### WHAT TO DO
Copy down all of the data underneath, exactly as shown.

-- start --

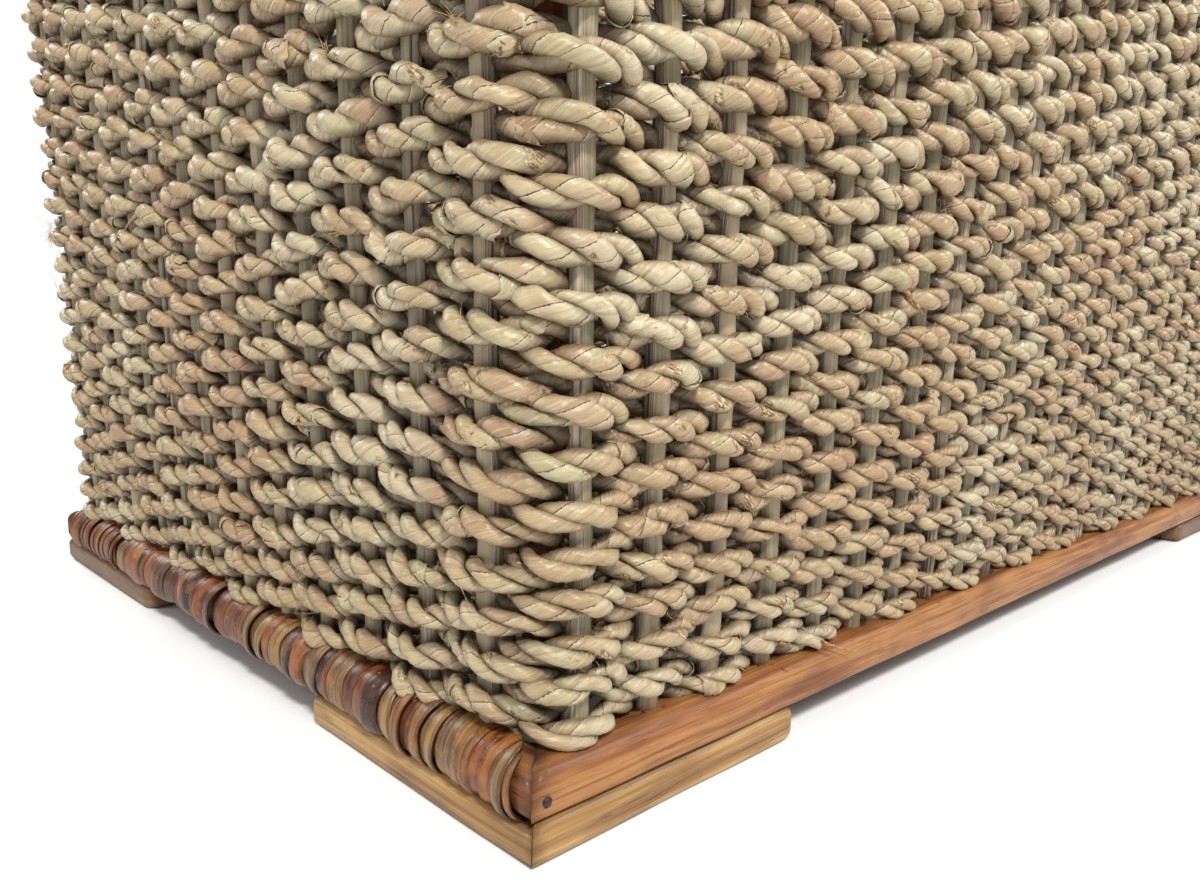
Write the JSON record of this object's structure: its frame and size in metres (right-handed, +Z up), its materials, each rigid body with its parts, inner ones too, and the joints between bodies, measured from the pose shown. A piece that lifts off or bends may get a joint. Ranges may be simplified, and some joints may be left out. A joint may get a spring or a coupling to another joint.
{
  "type": "laundry basket woven",
  "caption": "Open rectangular laundry basket: flared rope-woven wall between nailed rattan frames, on L-shaped corner feet, with a hand gap in each short side.",
  "frame": {"origin": "on the ground, at the middle of the footprint", "axes": "+Z up, X along the long sides, -Y is the front long side"},
  "size_m": [0.7778, 0.453, 0.4965],
  "materials": {
    "varnished_rattan": "varnished, honey-orange, streaked along the grain",
    "pale_rattan": "varnished, pale yellow-brown, scraped",
    "rattan_peel": "wound strips of peel, amber to dark brown, satin",
    "leaf_rope": "two-ply rope of rolled leaf, straw with pale green and pinkish tan",
    "splint": "split cane, greenish olive skin and striated cut faces",
    "nail_iron": "dark, dull iron"
  },
  "bodies": {
    "root": {"base_rail_back": "varnished_rattan", "base_rail_front": "varnished_rattan", "base_rail_left": "varnished_rattan", "base_rail_right": "varnished_rattan", "base_wrap_left": "rattan_peel", "base_wrap_right": "rattan_peel", "bottom_batten_1": "splint", "bottom_batten_2": "splint", "bottom_batten_3": "splint", "bottom_panel": "leaf_rope", "corner_post_back_left": "varnished_rattan", "corner_post_back_right": "varnished_rattan", "corner_post_front_left": "varnished_rattan", "corner_post_front_right": "varnished_rattan", "foot_back_left_long": "pale_rattan", "foot_back_left_short": "pale_rattan", "foot_back_right_long": "pale_rattan", "foot_back_right_short": "pale_rattan", "foot_front_left_long": "pale_rattan", "foot_front_left_short": "pale_rattan", "foot_front_right_long": "pale_rattan", "foot_front_right_short": "pale_rattan", "foot_nail_back_left": "nail_iron", "foot_nail_back_right": "nail_iron", "foot_nail_front_left": "nail_iron", "foot_nail_front_right": "nail_iron", "grip_sill_left": "splint", "grip_sill_right": "splint", "post_nail_base_back_left": "nail_iron", "post_nail_base_back_right": "nail_iron", "post_nail_base_front_left": "nail_iron", "post_nail_base_front_right": "nail_iron", "post_nail_rim_back_left": "nail_iron", "post_nail_rim_back_right": "nail_iron", "post_nail_rim_front_left": "nail_iron", "post_nail_rim_front_right": "nail_iron", "rail_nail_back_left": "nail_iron", "rail_nail_back_right": "nail_iron", "rail_nail_front_left": "nail_iron", "rail_nail_front_right": "nail_iron", "rim_nail_back_left": "nail_iron", "rim_nail_back_right": "nail_iron", "rim_nail_front_left": "nail_iron", "rim_nail_front_right": "nail_iron", "rim_rail_back": "varnished_rattan", "rim_rail_front": "varnished_rattan", "rim_rail_left": "varnished_rattan", "rim_rail_right": "varnished_rattan", "rim_wrap_left": "rattan_peel", "rim_wrap_right": "rattan_peel", "sole_nail_back_left_long": "nail_iron", "sole_nail_back_left_short": "nail_iron", "sole_nail_back_right_long": "nail_iron", "sole_nail_back_right_short": "nail_iron", "sole_nail_front_left_long": "nail_iron", "sole_nail_front_left_short": "nail_iron", "sole_nail_front_right_long": "nail_iron", "sole_nail_front_right_short": "nail_iron", "woven_wall": "leaf_rope"}
  },
  "joints": []
}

-- end --

### ANSWER
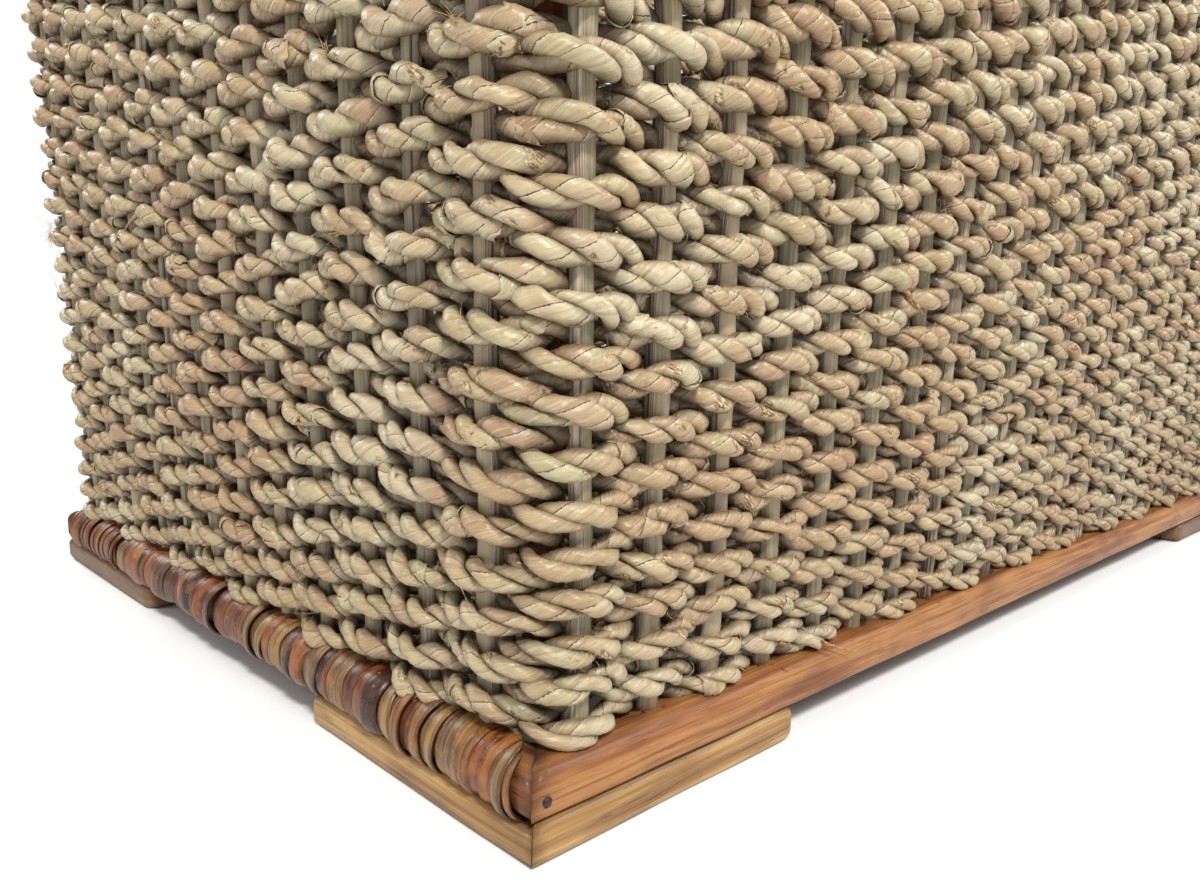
Write the JSON record of this object's structure: its frame and size in metres (right-handed, +Z up), its materials, each rigid body with its parts, inner ones too, and the joints between bodies, measured from the pose shown. A piece that lifts off or bends may get a joint. Ranges may be simplified, and some joints may be left out. A joint may get a spring or a coupling to another joint.
{
  "type": "laundry basket woven",
  "caption": "Open rectangular laundry basket: flared rope-woven wall between nailed rattan frames, on L-shaped corner feet, with a hand gap in each short side.",
  "frame": {"origin": "on the ground, at the middle of the footprint", "axes": "+Z up, X along the long sides, -Y is the front long side"},
  "size_m": [0.7778, 0.453, 0.4965],
  "materials": {
    "varnished_rattan": "varnished, honey-orange, streaked along the grain",
    "pale_rattan": "varnished, pale yellow-brown, scraped",
    "rattan_peel": "wound strips of peel, amber to dark brown, satin",
    "leaf_rope": "two-ply rope of rolled leaf, straw with pale green and pinkish tan",
    "splint": "split cane, greenish olive skin and striated cut faces",
    "nail_iron": "dark, dull iron"
  },
  "bodies": {
    "root": {"base_rail_back": "varnished_rattan", "base_rail_front": "varnished_rattan", "base_rail_left": "varnished_rattan", "base_rail_right": "varnished_rattan", "base_wrap_left": "rattan_peel", "base_wrap_right": "rattan_peel", "bottom_batten_1": "splint", "bottom_batten_2": "splint", "bottom_batten_3": "splint", "bottom_panel": "leaf_rope", "corner_post_back_left": "varnished_rattan", "corner_post_back_right": "varnished_rattan", "corner_post_front_left": "varnished_rattan", "corner_post_front_right": "varnished_rattan", "foot_back_left_long": "pale_rattan", "foot_back_left_short": "pale_rattan", "foot_back_right_long": "pale_rattan", "foot_back_right_short": "pale_rattan", "foot_front_left_long": "pale_rattan", "foot_front_left_short": "pale_rattan", "foot_front_right_long": "pale_rattan", "foot_front_right_short": "pale_rattan", "foot_nail_back_left": "nail_iron", "foot_nail_back_right": "nail_iron", "foot_nail_front_left": "nail_iron", "foot_nail_front_right": "nail_iron", "grip_sill_left": "splint", "grip_sill_right": "splint", "post_nail_base_back_left": "nail_iron", "post_nail_base_back_right": "nail_iron", "post_nail_base_front_left": "nail_iron", "post_nail_base_front_right": "nail_iron", "post_nail_rim_back_left": "nail_iron", "post_nail_rim_back_right": "nail_iron", "post_nail_rim_front_left": "nail_iron", "post_nail_rim_front_right": "nail_iron", "rail_nail_back_left": "nail_iron", "rail_nail_back_right": "nail_iron", "rail_nail_front_left": "nail_iron", "rail_nail_front_right": "nail_iron", "rim_nail_back_left": "nail_iron", "rim_nail_back_right": "nail_iron", "rim_nail_front_left": "nail_iron", "rim_nail_front_right": "nail_iron", "rim_rail_back": "varnished_rattan", "rim_rail_front": "varnished_rattan", "rim_rail_left": "varnished_rattan", "rim_rail_right": "varnished_rattan", "rim_wrap_left": "rattan_peel", "rim_wrap_right": "rattan_peel", "sole_nail_back_left_long": "nail_iron", "sole_nail_back_left_short": "nail_iron", "sole_nail_back_right_long": "nail_iron", "sole_nail_back_right_short": "nail_iron", "sole_nail_front_left_long": "nail_iron", "sole_nail_front_left_short": "nail_iron", "sole_nail_front_right_long": "nail_iron", "sole_nail_front_right_short": "nail_iron", "woven_wall": "leaf_rope"}
  },
  "joints": []
}